> Your objective: What is needed is an exact copy of the lines from the line containing "0.19, 0.03), 0.32)" to the line containing "obj.parent = empty", both lines included, and nothing else.

%%

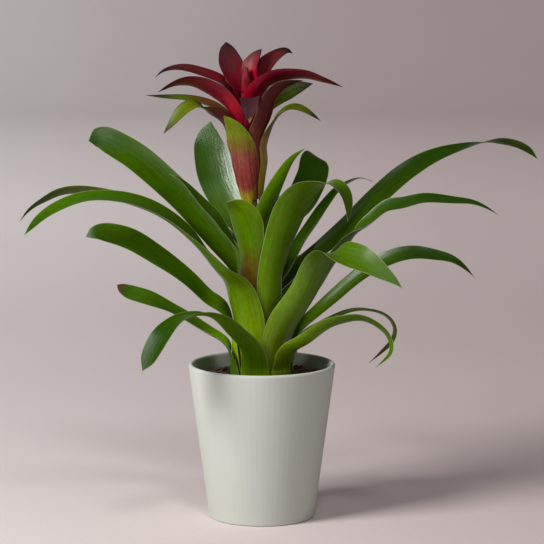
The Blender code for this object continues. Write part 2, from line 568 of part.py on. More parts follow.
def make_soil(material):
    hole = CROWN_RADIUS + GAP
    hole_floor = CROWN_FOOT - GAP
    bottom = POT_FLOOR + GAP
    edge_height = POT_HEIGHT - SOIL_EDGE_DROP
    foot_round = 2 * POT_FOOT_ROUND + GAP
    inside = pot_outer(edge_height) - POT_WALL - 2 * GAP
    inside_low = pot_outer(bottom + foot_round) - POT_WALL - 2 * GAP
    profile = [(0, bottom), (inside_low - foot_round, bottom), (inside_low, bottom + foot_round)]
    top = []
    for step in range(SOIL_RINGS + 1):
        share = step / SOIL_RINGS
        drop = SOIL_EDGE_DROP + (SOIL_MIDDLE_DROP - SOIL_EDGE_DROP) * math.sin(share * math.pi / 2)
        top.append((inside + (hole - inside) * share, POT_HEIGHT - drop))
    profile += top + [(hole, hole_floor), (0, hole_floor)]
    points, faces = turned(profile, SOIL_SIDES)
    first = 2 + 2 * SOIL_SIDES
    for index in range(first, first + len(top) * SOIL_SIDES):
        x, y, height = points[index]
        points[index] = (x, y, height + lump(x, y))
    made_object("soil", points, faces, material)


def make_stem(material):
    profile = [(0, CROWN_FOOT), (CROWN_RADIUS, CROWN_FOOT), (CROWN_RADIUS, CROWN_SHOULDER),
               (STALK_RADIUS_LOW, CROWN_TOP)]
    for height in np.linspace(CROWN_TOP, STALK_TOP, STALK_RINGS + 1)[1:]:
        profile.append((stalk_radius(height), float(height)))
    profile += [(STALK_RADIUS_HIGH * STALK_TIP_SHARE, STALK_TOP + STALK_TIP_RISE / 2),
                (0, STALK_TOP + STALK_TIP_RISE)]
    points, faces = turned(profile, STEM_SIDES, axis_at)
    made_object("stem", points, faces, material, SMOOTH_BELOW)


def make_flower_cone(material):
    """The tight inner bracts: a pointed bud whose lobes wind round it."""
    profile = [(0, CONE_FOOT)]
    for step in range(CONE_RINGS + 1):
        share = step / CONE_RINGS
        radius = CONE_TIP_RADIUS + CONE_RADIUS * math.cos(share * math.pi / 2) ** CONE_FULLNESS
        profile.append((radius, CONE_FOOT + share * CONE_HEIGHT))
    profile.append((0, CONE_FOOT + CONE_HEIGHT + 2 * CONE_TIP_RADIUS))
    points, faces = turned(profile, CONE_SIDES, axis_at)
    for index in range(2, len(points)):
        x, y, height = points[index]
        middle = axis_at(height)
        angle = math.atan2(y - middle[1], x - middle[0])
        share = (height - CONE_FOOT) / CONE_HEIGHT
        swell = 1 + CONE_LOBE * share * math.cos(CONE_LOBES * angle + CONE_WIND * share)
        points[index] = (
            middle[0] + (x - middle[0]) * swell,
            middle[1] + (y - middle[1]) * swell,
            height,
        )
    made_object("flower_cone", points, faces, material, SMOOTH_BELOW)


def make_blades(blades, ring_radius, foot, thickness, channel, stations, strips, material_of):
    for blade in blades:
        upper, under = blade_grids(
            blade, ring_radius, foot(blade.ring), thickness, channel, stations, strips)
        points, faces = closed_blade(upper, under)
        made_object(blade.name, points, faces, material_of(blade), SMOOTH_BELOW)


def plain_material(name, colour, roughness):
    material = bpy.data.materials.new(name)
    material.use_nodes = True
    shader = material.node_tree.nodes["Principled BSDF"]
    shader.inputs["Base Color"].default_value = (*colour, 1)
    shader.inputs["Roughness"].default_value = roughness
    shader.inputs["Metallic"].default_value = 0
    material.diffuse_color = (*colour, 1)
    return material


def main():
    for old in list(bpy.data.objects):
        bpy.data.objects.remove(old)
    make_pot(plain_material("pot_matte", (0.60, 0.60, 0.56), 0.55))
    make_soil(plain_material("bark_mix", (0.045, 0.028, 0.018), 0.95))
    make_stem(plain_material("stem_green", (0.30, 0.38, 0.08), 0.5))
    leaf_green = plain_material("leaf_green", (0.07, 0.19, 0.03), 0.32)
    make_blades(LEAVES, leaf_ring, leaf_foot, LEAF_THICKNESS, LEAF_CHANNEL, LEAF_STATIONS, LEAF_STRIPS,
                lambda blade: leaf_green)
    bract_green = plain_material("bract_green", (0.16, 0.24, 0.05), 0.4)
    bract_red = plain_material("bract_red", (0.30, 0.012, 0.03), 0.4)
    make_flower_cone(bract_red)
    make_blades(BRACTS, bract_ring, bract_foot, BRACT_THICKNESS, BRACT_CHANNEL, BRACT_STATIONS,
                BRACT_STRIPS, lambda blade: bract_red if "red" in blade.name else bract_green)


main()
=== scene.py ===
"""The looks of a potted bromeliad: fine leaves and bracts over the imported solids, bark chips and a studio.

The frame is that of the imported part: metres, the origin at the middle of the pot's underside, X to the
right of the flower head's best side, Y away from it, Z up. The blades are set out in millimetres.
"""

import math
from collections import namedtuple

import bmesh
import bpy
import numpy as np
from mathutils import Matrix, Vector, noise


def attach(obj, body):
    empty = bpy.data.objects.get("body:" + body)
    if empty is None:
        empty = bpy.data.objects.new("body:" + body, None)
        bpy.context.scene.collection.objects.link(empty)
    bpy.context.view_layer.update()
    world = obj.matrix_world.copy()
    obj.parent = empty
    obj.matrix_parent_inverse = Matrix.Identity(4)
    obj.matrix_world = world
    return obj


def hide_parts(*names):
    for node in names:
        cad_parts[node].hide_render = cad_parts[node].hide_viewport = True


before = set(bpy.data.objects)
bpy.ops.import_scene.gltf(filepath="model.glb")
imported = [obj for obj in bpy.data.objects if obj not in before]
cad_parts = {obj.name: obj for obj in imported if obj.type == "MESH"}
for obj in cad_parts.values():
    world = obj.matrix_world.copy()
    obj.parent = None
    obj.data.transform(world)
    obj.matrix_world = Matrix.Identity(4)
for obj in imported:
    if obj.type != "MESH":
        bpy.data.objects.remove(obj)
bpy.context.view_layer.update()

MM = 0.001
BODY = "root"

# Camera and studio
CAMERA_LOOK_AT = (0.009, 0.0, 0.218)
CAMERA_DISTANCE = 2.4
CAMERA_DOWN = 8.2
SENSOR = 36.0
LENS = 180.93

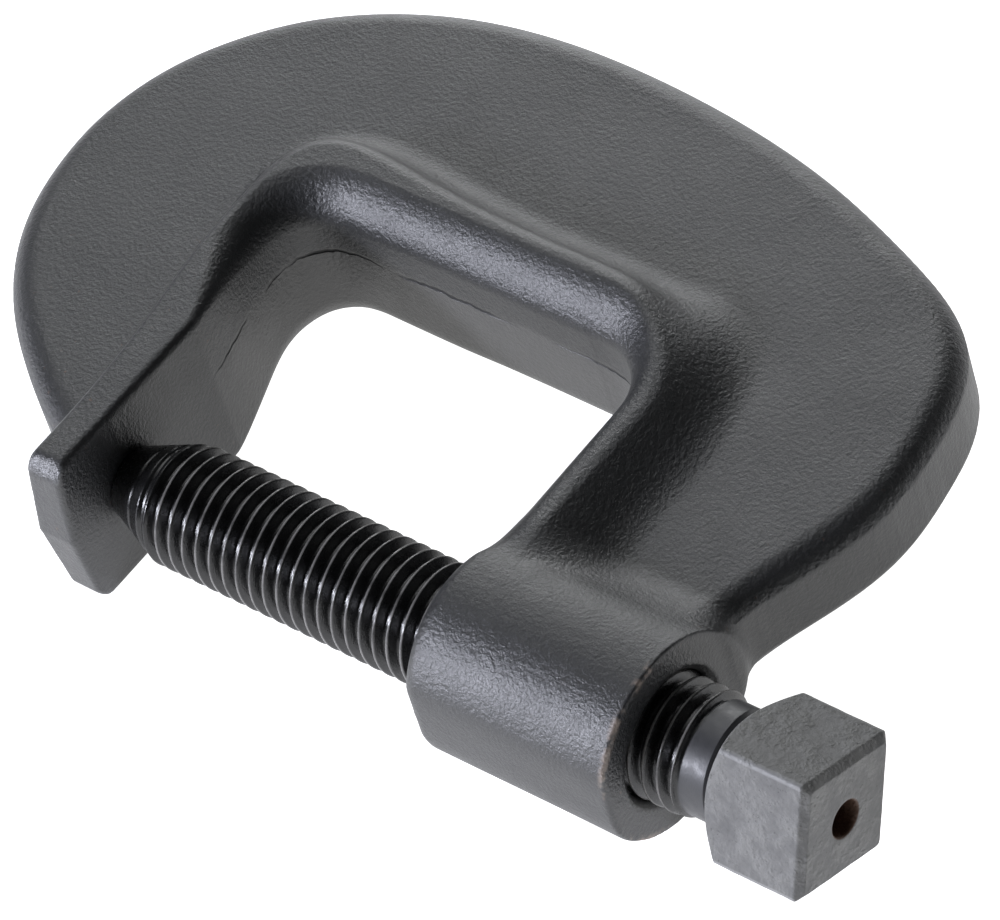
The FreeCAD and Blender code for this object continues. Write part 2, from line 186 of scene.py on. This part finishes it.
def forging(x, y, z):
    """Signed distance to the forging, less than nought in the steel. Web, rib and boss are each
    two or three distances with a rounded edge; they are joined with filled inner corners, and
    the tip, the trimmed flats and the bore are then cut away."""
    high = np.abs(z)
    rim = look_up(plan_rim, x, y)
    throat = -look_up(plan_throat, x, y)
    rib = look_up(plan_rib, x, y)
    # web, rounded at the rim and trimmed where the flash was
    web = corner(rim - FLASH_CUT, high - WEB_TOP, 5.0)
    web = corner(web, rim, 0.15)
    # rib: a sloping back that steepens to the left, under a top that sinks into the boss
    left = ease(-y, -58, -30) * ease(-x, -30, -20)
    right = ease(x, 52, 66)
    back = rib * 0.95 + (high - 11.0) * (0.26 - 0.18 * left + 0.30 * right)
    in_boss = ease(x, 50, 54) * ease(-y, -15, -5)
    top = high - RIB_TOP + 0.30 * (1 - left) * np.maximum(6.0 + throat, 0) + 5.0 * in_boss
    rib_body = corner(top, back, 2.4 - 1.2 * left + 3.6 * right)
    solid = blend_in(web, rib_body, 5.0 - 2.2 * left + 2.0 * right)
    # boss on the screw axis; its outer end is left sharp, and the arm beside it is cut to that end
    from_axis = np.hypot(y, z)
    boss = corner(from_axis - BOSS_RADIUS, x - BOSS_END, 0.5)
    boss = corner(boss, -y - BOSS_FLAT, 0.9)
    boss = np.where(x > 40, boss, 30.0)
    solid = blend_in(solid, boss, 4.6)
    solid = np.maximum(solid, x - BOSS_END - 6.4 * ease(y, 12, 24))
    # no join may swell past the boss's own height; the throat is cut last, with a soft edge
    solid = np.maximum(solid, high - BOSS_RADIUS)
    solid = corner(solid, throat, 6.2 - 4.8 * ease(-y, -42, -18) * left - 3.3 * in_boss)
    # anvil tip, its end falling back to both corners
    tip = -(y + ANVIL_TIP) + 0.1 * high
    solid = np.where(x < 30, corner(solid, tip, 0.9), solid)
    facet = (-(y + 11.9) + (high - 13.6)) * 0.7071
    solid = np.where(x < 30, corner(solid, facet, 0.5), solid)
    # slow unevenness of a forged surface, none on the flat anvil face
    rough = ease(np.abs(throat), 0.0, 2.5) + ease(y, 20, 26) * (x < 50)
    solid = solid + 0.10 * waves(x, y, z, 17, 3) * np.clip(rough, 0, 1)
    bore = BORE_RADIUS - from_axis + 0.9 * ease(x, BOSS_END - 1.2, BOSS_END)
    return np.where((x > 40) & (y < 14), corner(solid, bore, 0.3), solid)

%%

> Exercise answer:
    leaf_green = plain_material("leaf_green", (0.07, 0.19, 0.03), 0.32)
    make_blades(LEAVES, leaf_ring, leaf_foot, LEAF_THICKNESS, LEAF_CHANNEL, LEAF_STATIONS, LEAF_STRIPS,
                lambda blade: leaf_green)
    bract_green = plain_material("bract_green", (0.16, 0.24, 0.05), 0.4)
    bract_red = plain_material("bract_red", (0.30, 0.012, 0.03), 0.4)
    make_flower_cone(bract_red)
    make_blades(BRACTS, bract_ring, bract_foot, BRACT_THICKNESS, BRACT_CHANNEL, BRACT_STATIONS,
                BRACT_STRIPS, lambda blade: bract_red if "red" in blade.name else bract_green)


main()
=== scene.py ===
"""The looks of a potted bromeliad: fine leaves and bracts over the imported solids, bark chips and a studio.

The frame is that of the imported part: metres, the origin at the middle of the pot's underside, X to the
right of the flower head's best side, Y away from it, Z up. The blades are set out in millimetres.
"""

import math
from collections import namedtuple

import bmesh
import bpy
import numpy as np
from mathutils import Matrix, Vector, noise


def attach(obj, body):
    empty = bpy.data.objects.get("body:" + body)
    if empty is None:
        empty = bpy.data.objects.new("body:" + body, None)
        bpy.context.scene.collection.objects.link(empty)
    bpy.context.view_layer.update()
    world = obj.matrix_world.copy()
    obj.parent = empty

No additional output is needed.